With the results of Sect. 7.3 we see that this equation corresponds to the initial value problem described by the linear differential equation with constant coefficients

$$\begin{aligned} L y(t) = x_a(t) \end{aligned}$$

with

$$\begin{aligned} L &= D^m + a_{m-1}D^{m-1} + \cdots + a_0, \\ x_a(t) &= (b_nD^n + b_{n-1}D^{n-1} + \cdots + b_0) x(t) \end{aligned}$$

and zero initial conditions

$$\begin{aligned} (D^ky)(0) = 0, \quad k=0,\cdots ,m-1\,. \end{aligned}$$

For this reason \(y(t) = h(t) *x(t)\) is called the zero state responseof the system.

It is obvious that the procedure can be reversed.
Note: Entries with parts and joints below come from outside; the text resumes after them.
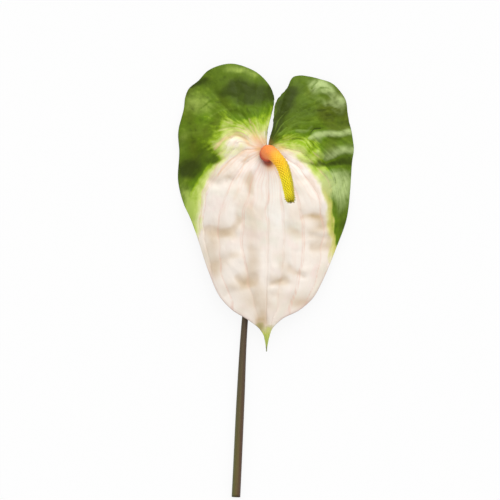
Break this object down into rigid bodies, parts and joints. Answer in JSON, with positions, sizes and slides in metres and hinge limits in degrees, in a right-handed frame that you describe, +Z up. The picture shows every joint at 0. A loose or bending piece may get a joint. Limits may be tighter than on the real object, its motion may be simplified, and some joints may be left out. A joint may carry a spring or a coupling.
{
  "type": "anthurium flower",
  "caption": "Cut anthurium flower lying on its back: heart-shaped cream and green spathe with a pointed tip, curved yellow spadix, slim brown stem.",
  "frame": {"origin": "on the surface the flower lies on, under the middle of its bounding box", "axes": "+Z up out of the open face of the flower, +Y towards the spathe's two lobes, -Y towards the stem's cut end, +X to the right as seen from above with the lobes at the top"},
  "size_m": [0.1101, 0.2722, 0.048],
  "materials": {
    "stem": "satin olive-brown stalk with fine lengthwise streaks, darker under the flower",
    "spathe": "leathery, satin to glossy: cream field with fine pink veins, mid-green lobes and margins, olive tip",
    "spadix": "satin: orange smooth base turning to yellow, with small close florets and a greener end"
  },
  "bodies": {
    "root": {"stem": "stem", "spathe": "spathe", "spadix": "spadix"}
  },
  "joints": []
}
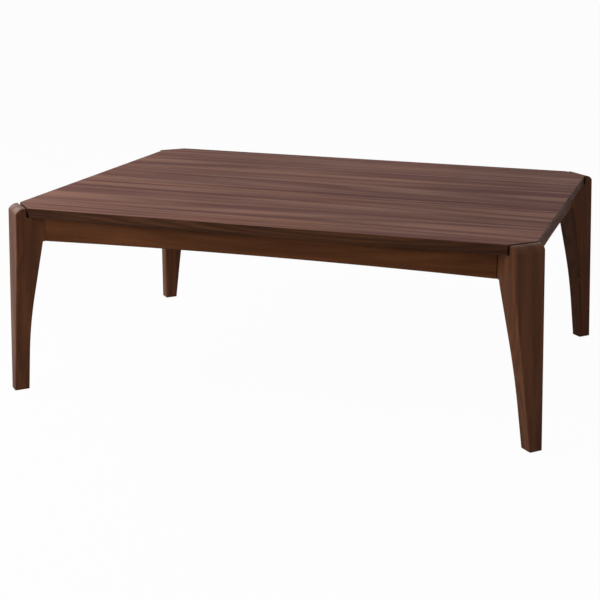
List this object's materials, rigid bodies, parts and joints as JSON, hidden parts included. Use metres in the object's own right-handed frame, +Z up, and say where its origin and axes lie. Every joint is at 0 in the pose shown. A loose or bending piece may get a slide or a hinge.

We have therefore established a one-to-one correspondence between systems described by a rational transfer function and systems described by a linear differential equation with constant coefficients and zero initial conditions.

If the transfer function H of the system is minimal, that is, if its numerator and its denominator are relatively prime polynomials, then, in the complement of \(t=0\), it is possible to recreate the same output that would be produced by solving the corresponding initial value problem with non-zero initial conditions. This is achieved by driving the system with an input signal consisting of a weighted sum of a Dirac pulse and its derivatives

$$\begin{aligned} x = x_{m-1} D^{m-1}\delta + \cdots + x_0\delta \end{aligned}$$

and by suitably selecting the weighting coefficients \(x_0,\ldots ,x_{m-1}\) as described in Sect. 7.3 (see Example 7.4). Such a system is said to have order m and to be observable and controllable (see Sect. 8.6).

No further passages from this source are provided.